Below is a listing. Gather each line of it that contains "from".

#### DATASET RECORDS ####

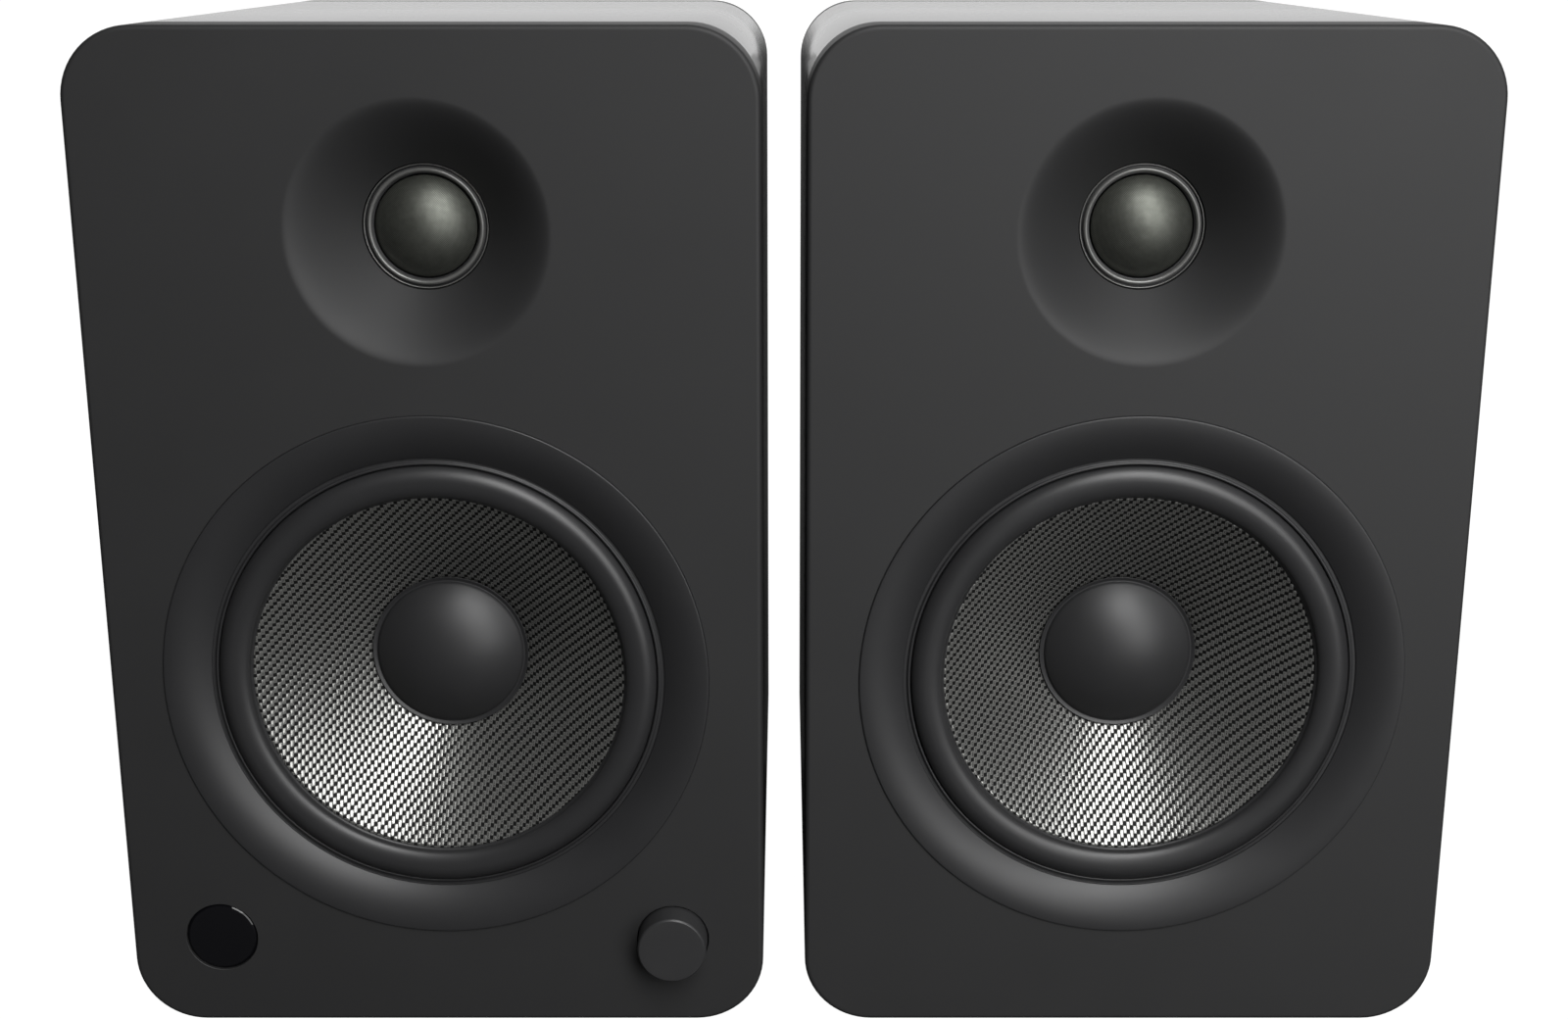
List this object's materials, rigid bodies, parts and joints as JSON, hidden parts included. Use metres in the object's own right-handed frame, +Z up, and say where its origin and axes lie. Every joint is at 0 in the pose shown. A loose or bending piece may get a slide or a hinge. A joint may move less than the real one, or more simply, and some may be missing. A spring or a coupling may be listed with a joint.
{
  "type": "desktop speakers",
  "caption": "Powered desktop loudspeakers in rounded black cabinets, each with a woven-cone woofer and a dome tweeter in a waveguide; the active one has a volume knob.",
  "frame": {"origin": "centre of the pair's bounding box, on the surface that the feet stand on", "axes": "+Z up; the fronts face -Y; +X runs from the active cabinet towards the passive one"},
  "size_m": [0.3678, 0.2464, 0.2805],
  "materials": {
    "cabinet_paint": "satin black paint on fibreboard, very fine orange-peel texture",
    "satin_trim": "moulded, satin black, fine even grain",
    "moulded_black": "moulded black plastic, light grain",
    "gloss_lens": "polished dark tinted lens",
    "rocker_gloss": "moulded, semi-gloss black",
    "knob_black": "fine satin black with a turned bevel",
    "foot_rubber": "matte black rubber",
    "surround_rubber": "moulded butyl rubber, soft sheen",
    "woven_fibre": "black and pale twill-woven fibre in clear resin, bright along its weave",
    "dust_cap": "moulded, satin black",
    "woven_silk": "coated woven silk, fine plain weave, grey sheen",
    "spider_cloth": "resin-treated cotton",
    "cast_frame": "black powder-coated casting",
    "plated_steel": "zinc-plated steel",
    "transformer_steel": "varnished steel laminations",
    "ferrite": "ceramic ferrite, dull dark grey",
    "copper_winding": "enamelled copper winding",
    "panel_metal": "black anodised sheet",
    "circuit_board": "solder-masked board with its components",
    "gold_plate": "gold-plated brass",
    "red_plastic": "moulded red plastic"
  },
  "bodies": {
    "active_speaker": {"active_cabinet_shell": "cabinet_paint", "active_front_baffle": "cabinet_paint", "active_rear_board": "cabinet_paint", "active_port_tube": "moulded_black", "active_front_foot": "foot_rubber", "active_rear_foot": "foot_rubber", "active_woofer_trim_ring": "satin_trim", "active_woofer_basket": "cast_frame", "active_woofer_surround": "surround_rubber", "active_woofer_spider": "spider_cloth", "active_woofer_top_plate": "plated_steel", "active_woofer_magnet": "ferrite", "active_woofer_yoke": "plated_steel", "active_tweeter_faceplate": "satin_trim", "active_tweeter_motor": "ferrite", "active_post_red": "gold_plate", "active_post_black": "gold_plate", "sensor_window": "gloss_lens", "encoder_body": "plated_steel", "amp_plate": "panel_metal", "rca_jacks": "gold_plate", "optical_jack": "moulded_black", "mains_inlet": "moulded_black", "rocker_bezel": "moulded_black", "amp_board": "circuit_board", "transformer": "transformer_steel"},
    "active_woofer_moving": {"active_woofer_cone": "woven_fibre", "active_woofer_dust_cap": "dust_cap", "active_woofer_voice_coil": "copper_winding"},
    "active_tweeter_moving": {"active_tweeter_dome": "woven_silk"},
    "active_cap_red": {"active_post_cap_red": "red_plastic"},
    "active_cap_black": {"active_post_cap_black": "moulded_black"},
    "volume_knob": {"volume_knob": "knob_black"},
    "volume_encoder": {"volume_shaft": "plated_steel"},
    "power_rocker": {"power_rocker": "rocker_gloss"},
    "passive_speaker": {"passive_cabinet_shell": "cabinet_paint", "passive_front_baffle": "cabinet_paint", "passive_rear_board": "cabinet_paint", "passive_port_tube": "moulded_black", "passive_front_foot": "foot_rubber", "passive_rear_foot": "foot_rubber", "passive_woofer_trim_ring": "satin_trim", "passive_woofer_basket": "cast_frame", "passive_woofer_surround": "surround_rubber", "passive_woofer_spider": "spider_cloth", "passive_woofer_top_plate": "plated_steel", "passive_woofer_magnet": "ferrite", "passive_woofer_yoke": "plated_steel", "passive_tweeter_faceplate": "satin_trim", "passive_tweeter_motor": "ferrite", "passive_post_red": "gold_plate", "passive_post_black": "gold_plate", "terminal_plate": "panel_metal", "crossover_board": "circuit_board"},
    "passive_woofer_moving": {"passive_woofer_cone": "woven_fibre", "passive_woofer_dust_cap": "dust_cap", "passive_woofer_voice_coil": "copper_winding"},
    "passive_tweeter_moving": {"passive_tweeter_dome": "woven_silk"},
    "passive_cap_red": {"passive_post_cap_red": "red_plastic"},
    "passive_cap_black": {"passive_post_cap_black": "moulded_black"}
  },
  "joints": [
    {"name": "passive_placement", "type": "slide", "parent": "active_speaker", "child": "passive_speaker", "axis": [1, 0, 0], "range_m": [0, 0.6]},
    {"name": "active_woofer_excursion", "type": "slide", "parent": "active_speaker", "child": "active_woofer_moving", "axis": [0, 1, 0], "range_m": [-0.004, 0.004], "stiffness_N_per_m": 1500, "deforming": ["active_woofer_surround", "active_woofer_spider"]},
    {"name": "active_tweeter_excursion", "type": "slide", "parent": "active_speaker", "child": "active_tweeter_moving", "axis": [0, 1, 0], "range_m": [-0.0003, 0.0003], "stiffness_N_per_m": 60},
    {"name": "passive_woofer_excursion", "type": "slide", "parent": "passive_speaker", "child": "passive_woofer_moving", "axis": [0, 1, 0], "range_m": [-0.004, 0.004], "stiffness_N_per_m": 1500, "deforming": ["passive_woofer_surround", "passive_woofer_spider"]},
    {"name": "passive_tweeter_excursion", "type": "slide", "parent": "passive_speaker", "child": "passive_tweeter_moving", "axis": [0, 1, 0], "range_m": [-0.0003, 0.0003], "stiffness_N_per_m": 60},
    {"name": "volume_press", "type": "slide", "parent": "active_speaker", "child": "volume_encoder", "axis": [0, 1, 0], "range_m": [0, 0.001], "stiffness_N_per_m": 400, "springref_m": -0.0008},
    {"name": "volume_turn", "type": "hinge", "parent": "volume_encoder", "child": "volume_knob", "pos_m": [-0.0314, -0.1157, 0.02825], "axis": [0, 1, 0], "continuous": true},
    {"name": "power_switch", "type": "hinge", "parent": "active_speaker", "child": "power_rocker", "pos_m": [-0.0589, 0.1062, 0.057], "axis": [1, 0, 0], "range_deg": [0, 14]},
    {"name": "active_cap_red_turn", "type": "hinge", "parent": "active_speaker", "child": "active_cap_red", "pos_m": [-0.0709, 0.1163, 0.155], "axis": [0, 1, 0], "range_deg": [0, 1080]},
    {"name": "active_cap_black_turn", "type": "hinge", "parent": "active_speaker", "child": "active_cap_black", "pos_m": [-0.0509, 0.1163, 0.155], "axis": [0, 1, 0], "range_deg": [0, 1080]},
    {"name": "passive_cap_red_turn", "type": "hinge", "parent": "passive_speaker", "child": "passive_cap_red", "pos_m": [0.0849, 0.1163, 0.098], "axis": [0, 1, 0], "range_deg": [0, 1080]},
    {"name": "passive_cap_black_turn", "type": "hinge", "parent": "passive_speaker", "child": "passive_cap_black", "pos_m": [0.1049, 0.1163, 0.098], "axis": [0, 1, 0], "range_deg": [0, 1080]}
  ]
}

####
#### DATASET RECORDS ####

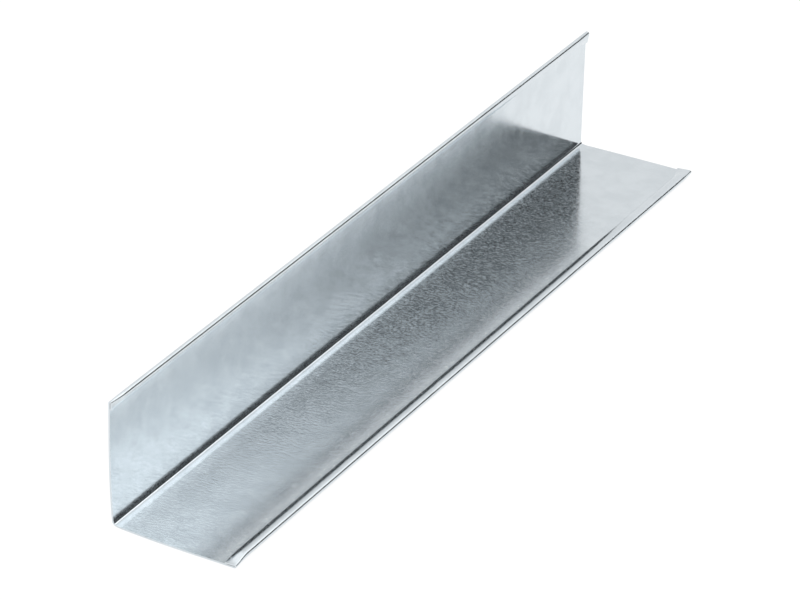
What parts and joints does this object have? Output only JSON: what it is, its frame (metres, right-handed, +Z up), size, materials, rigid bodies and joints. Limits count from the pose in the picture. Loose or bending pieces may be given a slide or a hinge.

####

### SOLUTION FOR THIS EXERCISE
  "frame": {"origin": "centre of the pair's bounding box, on the surface that the feet stand on", "axes": "+Z up; the fronts face -Y; +X runs from the active cabinet towards the passive one"},
What parts and joints does this object have? Output only JSON: what it is, its frame (metres, right-handed, +Z up), size, materials, rigid bodies and joints. Limits count from the pose in the picture. Loose or bending pieces may be given a slide or a hinge.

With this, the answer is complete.